The synergy of P5’s Confidants to gameplay was the best the series had seen to date. The idea of these is that certain characters represent specific tarot cards and need to be interacted with to boost personas governed by the same card, making more powerful critters to aid you in battle based on how diligent you are in after school Drama Class. What P5 did was alongside these needed boosts, reward players with additional skills that spanned from extra EXP to members not in the party, to gun skills and even unlocking additional time to do more in a day. This made them feel so much more worthwhile, offering incentive beyond summoning a new thane of Hell in battle.
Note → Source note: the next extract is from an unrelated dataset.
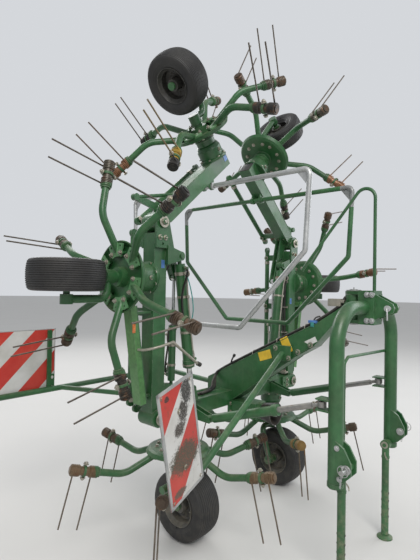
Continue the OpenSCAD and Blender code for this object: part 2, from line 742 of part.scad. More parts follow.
// Parking stand about its pin, down on the ground
module stand() {
    color(green) difference() {
        union() {
            pin_x([stand_x, -leg_y, stand_z], 30, 36);
            translate([stand_x, -leg_y, 12]) cylinder(h = stand_z - 24, d = stand_d);
            translate([stand_x, -leg_y, 0]) rotate_extrude()
                polygon([[0, 0], [48, 0], [48, 8], [28, 20], [0, 20]]);
        }
        pin_x([stand_x, -leg_y, stand_z], 12 + pin_play, 38);
    }
}

// Swivel damper from the centre beam's bracket to the open eye at the leg's lug
damper_from = [damper_x, damper_y, damper_z];
damper_to = [leg_x, -damper_eye_y, damper_lug_z];
damper_len = norm(damper_to - damper_from);
module damper_tube() {
    color(green) difference() {
        union() {
            pin_x(damper_from, 24, damper_eye_w);
            along(damper_from, damper_to) {
                translate([0, 0, 16]) cylinder(h = 23, d = 24);
                translate([0, 0, 38]) cylinder(h = 462, d = 56);
                translate([0, 0, 470]) cylinder(h = 34, d = 68);
            }
        }
        pin_x(damper_from, damper_pin_r + pin_play, damper_eye_w + 2);
        along(damper_from, damper_to) translate([0, 0, 200]) cylinder(h = 310, r = 17 + pin_play);
    }
}

module damper_rod() {
    color(zinc) {
        along(damper_from, damper_to) {
            translate([0, 0, 330]) cylinder(h = damper_len - 330 - 58, r = 17);
            translate([0, 0, damper_len - 59]) cylinder(h = 59 - 14, r = 10.5);
        }
        difference() {
            translate(damper_to - [0, 0, 15]) cylinder(h = 30, r = 24);
            translate(damper_to - [0, 0, 16]) cylinder(h = 32, r = 12);
        }
    }
}

// Warning boards on the right side, with the tubes that carry them
board_t = 5;
front_board_at = [-1128, -604, 893];
rear_board_at = [-1228, 750, 1090];
frame_tube = 38;
module at_front_board() {
    translate(front_board_at) rotate([0, 0, front_board_turn]) rotate([0, -front_board_lean, 0]) children();
}

module front_board() {
    color(board_red) at_front_board()
        block([-front_board_w / 2, -board_t, -front_board_h / 2], [front_board_w / 2, 0, front_board_h / 2]);
}

module rear_board() {
    color(board_red) translate(rear_board_at)
        block([-rear_board_w / 2, 0, -rear_board_w / 2], [rear_board_w / 2, board_t, rear_board_w / 2]);
}

module board_frames() {
    stand_off = 46;
    behind = front_board_at.y + frame_tube / 2 + stand_off;
    low_z = front_board_at.z - front_board_h / 2 * cos(front_board_lean) + 36;
    low_x = front_board_at.x + front_board_h / 2 * sin(front_board_lean);
    color(green) {
        // Front: tube from the boom down and out to the board, its strut and its back rail
        block([-boom_w / 2 - 16, -530, 1142], [-boom_w / 2, -450, 1208]);
        bent_bar([[-boom_w / 2 - 12, -490, 1175], [low_x + 150, behind, low_z + 20], [low_x - 120, behind, low_z]],
                 90, frame_tube);
        block([-612, -half_w - 12, beam_z - 30], [-556, -half_w, beam_z + 30]);
        rod([-584, -half_w - 11.5, beam_z], [low_x + 130, behind - 4, low_z + 34], 32);
        at_front_board() {
            block([-14, 0, -front_board_h / 2 + 6], [14, 14, front_board_h / 2 - 40]);
            block([-13, 4, -front_board_h / 2 + 14], [13, stand_off + 12, -front_board_h / 2 + 66]);
        }
        // Rear: bent tube from the boom's rear end, its diagonal, and a short post beside the board
        rail_y = rear_board_at.y - frame_tube / 2 - 1;
        rail_z = rear_board_at.z - rear_board_w / 2 + 14;
        block([-44, 180, 832], [44, 194, 908]);
        bent_bar([[0, 188, 870], [0, rail_y, rail_z], [rear_board_at.x - rear_board_w / 2 + 10, rail_y, rail_z]],
                 70, frame_tube);
        block([-640, -16, beam_z + half_w], [-566, half_w - 2, beam_z + half_w + 14]);
        rod([-603, 16, beam_z + half_w + 4], [-603, 16, beam_z + half_w + 44], 40);
        rod([-603, 20, beam_z + half_w + 30], [-980, rail_y, rail_z], 32);
        block([rear_board_at.x + rear_board_w / 2 - 60, rear_board_at.y - 12, rail_z - 10],
              [rear_board_at.x + rear_board_w / 2 - 30, rear_board_at.y, rail_z + 400]);
    }
}

at_row() centre_beam();
at_row() boom();
at_row() main_gearbox();
at_row() centre_wheel_arms();
at_row() board_frames();
at_row() front_board();
at_row() rear_board();
at_row() headstock_arch();
at_row() headstock_head();
for (s = [1, -1]) {
    end = s > 0 ? "left" : "right";
    at_row() on_side(s) stand();
    at_row() on_side(s) damper_tube();
    at_row() on_side(s) damper_rod();
    at_row() on_side(s) inner_stage() inner_beam();
    at_row() on_side(s) inner_stage() wing_wheel_arm(1);
    at_row() on_side(s) fold_barrel();
    at_row() on_side(s) fold_rod();
    at_row() on_side(s) outer_stage() outer_beam();
    at_row() on_side(s) outer_stage() wing_wheel_arm(2);
    at_row() on_side(s) inner_stage() outer_barrel();
    at_row() on_side(s) inner_stage() outer_rod();
    at_row() on_side(s) outer_stage()
        color(s > 0 ? green : zinc) guard();
}
for (r = ROTORS)
    at_row() on_side(r[1]) at_stage(r[2])
        translate([rotor_u[r[2]], 0, -disc_drop]) rotor(r[3]);
for (w = WHEELS)
    at_row() on_side(w[1]) at_stage(w[2]) row_wheel(w[2]);
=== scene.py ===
import math

import bmesh
import bpy
from mathutils import Matrix, Vector


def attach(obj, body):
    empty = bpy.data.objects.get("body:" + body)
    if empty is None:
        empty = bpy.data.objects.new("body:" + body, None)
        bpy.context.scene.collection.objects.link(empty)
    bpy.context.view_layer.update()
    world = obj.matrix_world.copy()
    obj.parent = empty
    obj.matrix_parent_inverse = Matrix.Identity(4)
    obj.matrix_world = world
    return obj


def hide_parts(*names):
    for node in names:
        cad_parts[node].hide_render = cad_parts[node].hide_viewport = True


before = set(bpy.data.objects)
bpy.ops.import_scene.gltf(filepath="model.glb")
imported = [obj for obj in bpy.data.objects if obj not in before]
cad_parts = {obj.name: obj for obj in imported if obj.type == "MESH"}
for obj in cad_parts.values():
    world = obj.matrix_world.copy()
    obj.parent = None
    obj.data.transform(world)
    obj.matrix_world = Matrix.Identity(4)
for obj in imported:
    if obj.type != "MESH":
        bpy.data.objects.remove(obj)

bl_info = {
    "name": "Hay Tedder Finish",
    "version": (1, 0, 0),
    "blender": (4, 5, 0),
    "location": "View3D > Sidebar > Tedder",
    "description": "Paints a folded six-rotor hay tedder and adds its tyres, boards, bolts, pipes and signs",
    "category": "Object",
}

MM = 0.001
# Sizes of the solids that the pieces are fitted to, in millimetres
ROW_Y = 190.7
BEAM_Z = 800
HALF_W = 50
HINGE_X = 780
OUTER_HINGE_U = 1200
OUTER_FOLD = 49
ROTOR_PITCH = 1090
DISC_DROP = 245
ROTOR_U = (ROTOR_PITCH / 2, 1.5 * ROTOR_PITCH - HINGE_X, 2.5 * ROTOR_PITCH - HINGE_X - OUTER_HINGE_U)
CHEEK_Y = 55
CHEEK_T = 15
HINGE_PIN_R = 20
SADDLE_BOLT_RHO = 140
COIL_RHO = 605
COIL_R = 33
TINE_WIRE_R = 5.1
TINE_GAP = 110
ARM_SAG = 115
ARM_BEND_R = 360
ARM_RISE = math.radians(14)
FOLD_BASE = (612, -40, 1800)
FOLD_EYE = (480, -40, 930)
FOLD_BARREL = 730
FOLD_BARREL_R = 35
FOLD_ROD_R = 18
OUTER_BASE = (150, 25, 180)
OUTER_EYE = (864.8, 25, 190.6)
OUTER_BARREL = 400
OUTER_BARREL_R = 24
OUTER_ROD_R = 11
LEG_X = 410
LEG_Y = 1030
LINK_PIN = (1106, 690)
TOP_PIN = (1170, 1500)
TOP_PIN_R = 12.4
STAND_X = 330
CLIP_WIRE_R = 2.4
SWIVEL_Y, SWIVEL_Z = -945, 1500
INPUT_Z = 735
BOOM_HALF = 58
# Diameter, width and half length of the hub of a wheel on the centre beam and on a wing
CENTRE_WHEEL = (440, 190, 70)
WING_WHEEL = (400, 165, 60)
WHEEL_BOLT_RHO = 66
FLANGE_BOLT_RHO = 92
# Width and height of the warning boards
FRONT_BOARD = (282, 564)
REAR_BOARD = (423, 423)
# Pivot of the guard on the outer beam
GUARD_U, GUARD_V = 566, 80
ROPE_D = 7
SIDES = ((1, "left"), (-1, "right"))
WING_BODY = ("frame", "inner_wing", "outer_wing")
ROW_NAME = ("centre", "middle", "outer")
# Colours of worn edges, rust and dust, and the tones of the coils and tines
WORN_EDGE = (0.20, 0.20, 0.18)
RUST = (0.115, 0.045, 0.02)
DUST = (0.30, 0.255, 0.18)
TONES = {"rust": (0.150, 0.072, 0.036), "brown": (0.085, 0.055, 0.036), "ochre": (0.275, 0.165, 0.045),
         "yellow": (0.52, 0.35, 0.045), "black": (0.026, 0.025, 0.024), "mud": (0.078, 0.070, 0.054),
         "clay": (0.052, 0.053, 0.045), "copper": (0.30, 0.150, 0.080),
         "tan": (0.19, 0.125, 0.068)}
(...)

Parts of this were added in P4 Golden, little sis Nanako offering SP restorative vegetables and the shrine guardian fox offering SP recovery for a fee based on rank. But to see more of this, especially the EXP bonuses so the game can be less of a hardcore grind fest, to see a return of P3’s Fusion Spells, there’s room to add what P5 did well to a modern P4.
- A Female Route
In the third rerelease of P3, Persona 3 Portable, the game was heavily streamlined to run on the PSP, but offered players the chance to play as a female protagonist, offering a slightly different initial persona, unique romance routes and dialogue options as well as a new Velvet Room assistant (and secret boss). Whilst completely non-canon, fans adored this option, able to date characters they wished to, playing the title in a more bespoke way for the player. A female counterpart to initial persona Izanagi can only be imagined, but there are many fans out there that’d enjoy a virtual romance with the other half of the P4 cast.
It’s great to see a once niche game series with a loyal following grow into a large community of fans of a now fully fledged franchise. Inaba was a very different place, the fog-filled world inside the TV is a very different realm to mementos, one that fans old and new simply need to experience in HD.